Azur et Asmar – Michel Ocelot
Depuis le succès inattendu et phénoménal de l’étonnant Kirikou et la sorcière (1998), Michel Ocelot prouve à chaque nouvelle aventure qu’il est toujours aussi inventif. Après Princes et Princesses (2000), succession délicieuse de contes de fées animés mais au scénario inégal et Kirikou et les bêtes sauvages (2005), co-écrit avec Bénédicte Galup et d’une étonnante plasticité ornementale, il récidive avec Azur et Asmar en usant pour la première fois de l’image de synthèse. Entre 2D et 3D, il narre les aventures de deux frères de lait, le blond Azur, le brun Asmar en Europe puis en Afrique et en plein cœur du Moyen Age. Du décor dessiné aux personnages animés, le thème de la fraternité est d’une telle touchante simplicité qu’on se plaît à croire, pour une fois, à la princesse des Djinns.
Les trois premières scènes du film sont confinées dans un intérieur indéfinissable où la nourrice donne le lait et conte des histoires au fils du châtelain, Azur et à son propre fils, Asmar. L’image est dès lors coupée en deux et cette dualité, posée rapidement comme rivalité entre les deux enfants qui s’aiment tendrement, se joue sur la texture même du film : dessin animé pour les décors d’une flamboyance et d’une architecture où le moindre détail est consigné, images de synthèse pour les personnages qui n’ont donc pas une élasticité aussi parfaite que les traits dessinés. Cette dualité plastique qui oppose et associe deux techniques est ici parfaitement maîtrisée. Azur, Asmar, Crapoux et les autres ont certes des visages lisses, sans aspérité et comme le veut encore la 3D, mais l’alliage avec un univers dessiné leur donne une luminosité inattendue. De même, la démarche des personnages qui est très aérienne, très décalée par rapport au sol, offre une touche manifeste de légèreté. Ainsi la nourrice conte à Azur et Asmar un monde merveilleux et chatoyant où la princesse des Djinns vit, emprisonnée. Seul un prince peut conquérir le cœur de la belle et briser la malédiction.

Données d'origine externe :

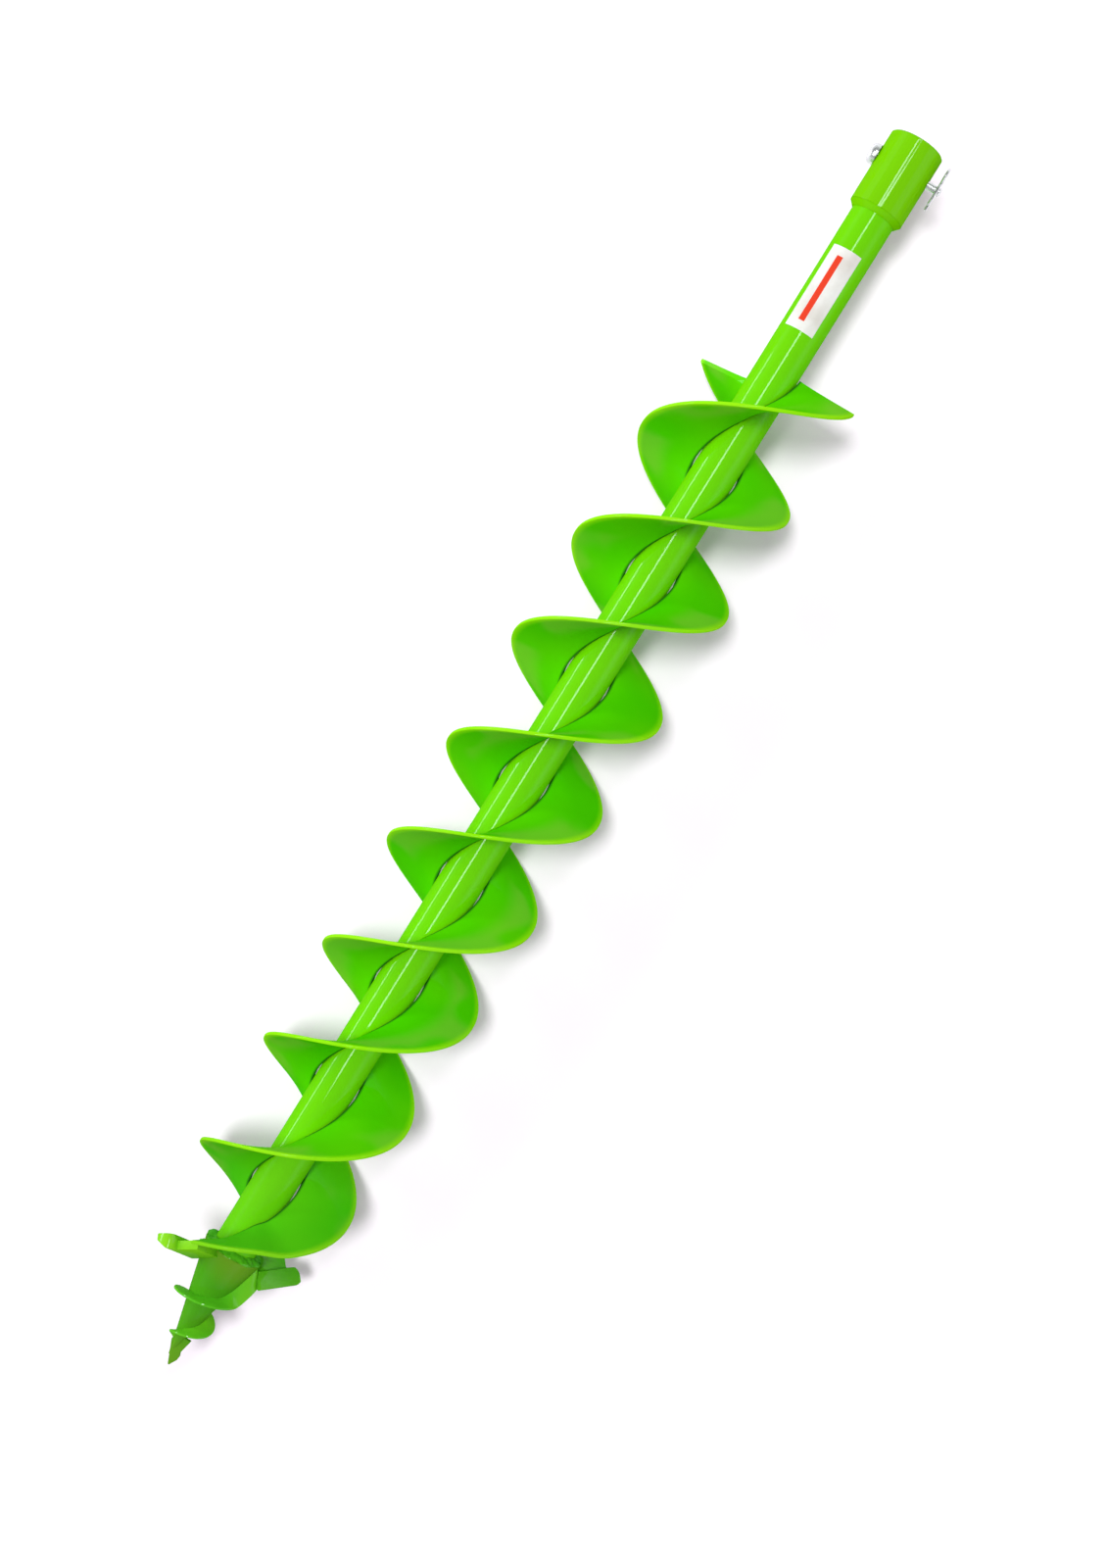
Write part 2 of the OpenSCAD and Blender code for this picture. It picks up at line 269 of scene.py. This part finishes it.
def object_place(tree):
    """Where a point of the piece lies, in the frame's own metres."""
    return tree.nodes.new("ShaderNodeTexCoord").outputs["Object"]


def separate(tree, place):
    """The X, Y and Z of a place, by those names."""
    node = tree.nodes.new("ShaderNodeSeparateXYZ")
    feed(tree, node, {0: place})
    return node.outputs


def noise(tree, place, scale, detail):
    node = tree.nodes.new("ShaderNodeTexNoise")
    feed(tree, node, {"Vector": place, "Scale": scale, "Detail": detail})
    return node.outputs["Fac"]


def maths(tree, operation, *values):
    """Works out one sum; each value is a number or another node's output."""
    node = tree.nodes.new("ShaderNodeMath")
    node.operation = operation
    feed(tree, node, dict(enumerate(values)))
    return node.outputs[0]


def remap(tree, value, low, high, start=0, end=1, kind="SMOOTHSTEP"):
    """Goes from start to end while the value goes from low to high."""
    node = tree.nodes.new("ShaderNodeMapRange")
    node.interpolation_type = kind
    feed(tree, node, {"Value": value, "From Min": low, "From Max": high,
                      "To Min": start, "To Max": end})
    return node.outputs["Result"]


def blend(tree, factor, first, second):
    """The first colour where the factor is 0 and the second where it is 1."""
    node = tree.nodes.new("ShaderNodeMix")
    node.data_type = "RGBA"
    node.clamp_factor = True
    # its sockets for colours have the same names as those for numbers, so they go by place
    feed(tree, node, {"Factor": factor, 6: first, 7: second})
    return node.outputs[2]


def two_tones(tree, value, low, high, first, second):
    """The first colour where the value is under low, the second where it is over high."""
    node = tree.nodes.new("ShaderNodeValToRGB")
    stops = node.color_ramp.elements
    stops[0].position, stops[0].color = low, first
    stops[1].position, stops[1].color = high, second
    feed(tree, node, {"Fac": value})
    return node.outputs["Color"]


def bump(tree, height, strength, distance):
    node = tree.nodes.new("ShaderNodeBump")
    feed(tree, node, {"Height": height, "Strength": strength, "Distance": distance})
    return node.outputs["Normal"]


# ================= materials =================

LIME = (0.30, 0.78, 0.005, 1)  # yellower green for the rim line, partly thin paint and partly a painted highlight
# a paler green that paints soft reflections on the flights
REFLECTION_GREEN = (0.15, 0.545, 0.022, 1)
# a deeper green towards the digging end, partly painted shade
DEEP_GREEN = (0.03, 0.22, 0.02, 1)
# a dark green that paints the shade in the crease
CREASE_SHADE_GREEN = (0.004, 0.09, 0.006, 1)
BAND_RED = (0.72, 0.045, 0.015, 1)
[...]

Les préoccupations thématiques du cinéaste se retrouvent ainsi très rapidement : du sortilège qui emprisonne le bonheur à l’importante tradition orale. La bonté, non dénuée de ruse, mais ruse toujours malicieuse, a raison de la perversité des hommes. Comme Kirikou, Azur est tour à tour naïf et subtil et s’il croit à la princesse des Djinns, il ne saurait en être autrement. Et pour trouver les trois clés qui mènent à elle, il use de tous ses sens pour y parvenir. Et là réside une des forces du travail de Michel Ocelot : ne jamais laisser ses personnages animés sans aucune sensation : le touché, l’ouïe, la vue, le goût, l’odorat, le cinéaste articule son histoire autour des cinq sens. Le monde est à découvrir mais c’est bel et bien le corps qui le découvre et pour parvenir à la princesse, une princesse légère et sans attache terrestre, le blond Azur doit se découvrir lui-même et s’attacher aux plaisirs plus prosaïques (du couscous au marché aux épices). Le sortilège qui emprisonne la jolie princesse éclate avec une réelle ironie lorsque Azur et Asmar apprennent que la gente dame a fait le choix de son prince et que pour gagner son cœur, il fallait aussi qu’elle… aime. Les épreuves traversées n’étaient donc qu’un jeu. Les ballades et les chansons déclinent à leur tour l’histoire : la tradition orale et cette référence explicite aux contes des mille et une nuits rappellent les contes africains qui bercent Kirikou.
De même, le style Ocelot est reconnaissable de suite : la silhouette élancée des personnages, l’utilisation récurrente d’ombres chinoises, le dentelé des ornements architecturaux inspiré des miniatures persanes, jusqu’aux Djinns qui renvoient aux fétiches de la cruelle Karaba. Jusqu’à la princesse Chamsous Sabah qui… mais laissons la surprise ! Ce souci de rendre en détail bijoux, fleurs, jardins, assure un vrai équilibre aux personnages si lisses d’Azur et Asmar. L’étonnante vision d’un palais dessiné en noir et blanc et seulement en noir et blanc montre et démontre la virtuosité de ces animateurs venus de tous les pays pour dessiner Azur et Asmar. Et ce choix de transposer le conte dans un pays arabe se retrouve évidemment dans la richesse d’une architecture fascinante et qui accuse le brio, dans le choix également de ces femmes qui peignent leur visage, leurs mains. Dans cette abondance de couleurs qui ne saurait être inventée.
Un merveilleux conte pour petits et grands.